In an article entitled “Treat returnees as real national assets” Khairy Jamaluddin wrote on the “need to offer enough opportunities and scholarships to our top performers all the way through to university and prepare a lucrative and rewarding career path for them so they end up contributing here rather than elsewhere.”

On 16 June 2010, Nazri Aziz was on another wave-length: “Sending overseas students causes brain-drain where some of them won’t want to come back after studying there for a few years. If you keep sending students overseas, when are we going to improve our standards (locally)?”

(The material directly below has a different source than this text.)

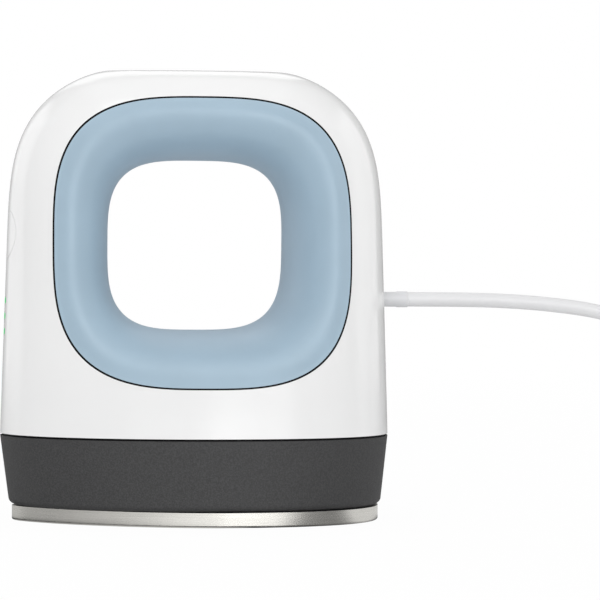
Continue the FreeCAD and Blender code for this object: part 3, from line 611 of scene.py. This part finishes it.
@dataclass(frozen=True)
class LitWindow(Finish):
    """A light pipe whose glow is slightly uneven."""

    glow: Colour = (0.03, 0.40, 0.11)
    strength: float = 1.0
    cloud_size: float = 0.0012
    cloud_limits: Limits = (0.25, 0.75)
    dimmest: float = 0.9

    def surface(self, graph: Graph) -> dict[str, Any]:
        """Adds the glow to the plain surface.

        Args:
            graph: the material's nodes.

        Returns:
            A value or signal for each socket.
        """
        clouds = graph.noise(self.cloud_size).fade(*self.cloud_limits)
        light = graph.tint(clouds, shade(self.glow, self.dimmest), self.glow)
        return {**super().surface(graph), "Emission Color": light, "Emission Strength": self.strength}


@dataclass(frozen=True)
class Jacket(Finish):
    """Satin cable sheath: a fine matt grain over a slow waviness."""

    wave_size: float = 0.005
    wave_rise: float = 3.0

    def grain(self, graph: Graph) -> Signal:
        """A fine grain over a waviness that is wave_rise times as deep."""
        wave = graph.bump(graph.noise(self.wave_size, Detail.SMOOTH), self.grain_depth * self.wave_rise)
        return graph.bump(graph.noise(self.grain_size), self.grain_depth, wave)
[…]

He also believed that the money saved from the scrapping of the Public Service Department’s (PSD) overseas scholarships will be put to better use in “improving the facilities” of local universities. (Two days earlier, Nazri  had said the government “did not have the “capacity” to finance the studies of the growing pool of bright students in the country”!)

On 24 July 2010, whilst commenting on Talent Corp., respected academician and retired politician Toh Kin Woon said that it may not succeed  because the government has failed to tackle the real causes of the diaspora – “racial discrimination; the lack of an open, democratic space; and declining quality of our country’s education”.

Stripping the government bare of its hypocrisy, Toh said that the “haemorrhage of skills, knowledge and talents” was mainly due to the “continued resort to using race as a tool by power elites at the Federal Government ostensibly to help the Bumiputeras, but whose aim is in fact to nurture cronies. The victims of this race-based policy are the poor and middle class of all ethnic groups.”       

The latest government statement on Talent Corp. came from its CEO Johan Mahmood Merican who in an interview with Malaysiakini (2 March 2011) was adamant that its operations “will be based on merit” despite mounting pressure from Malay rights NGOs for the Economic Transformation Programme to cling to policies benefitting bumiputeras.

Will Johan’s assurance turn out to be a big joke one day? Will Talent Corp. be Talent Crap? It is indeed difficult to be optimistic considering the on-going exodus and that very little has changed!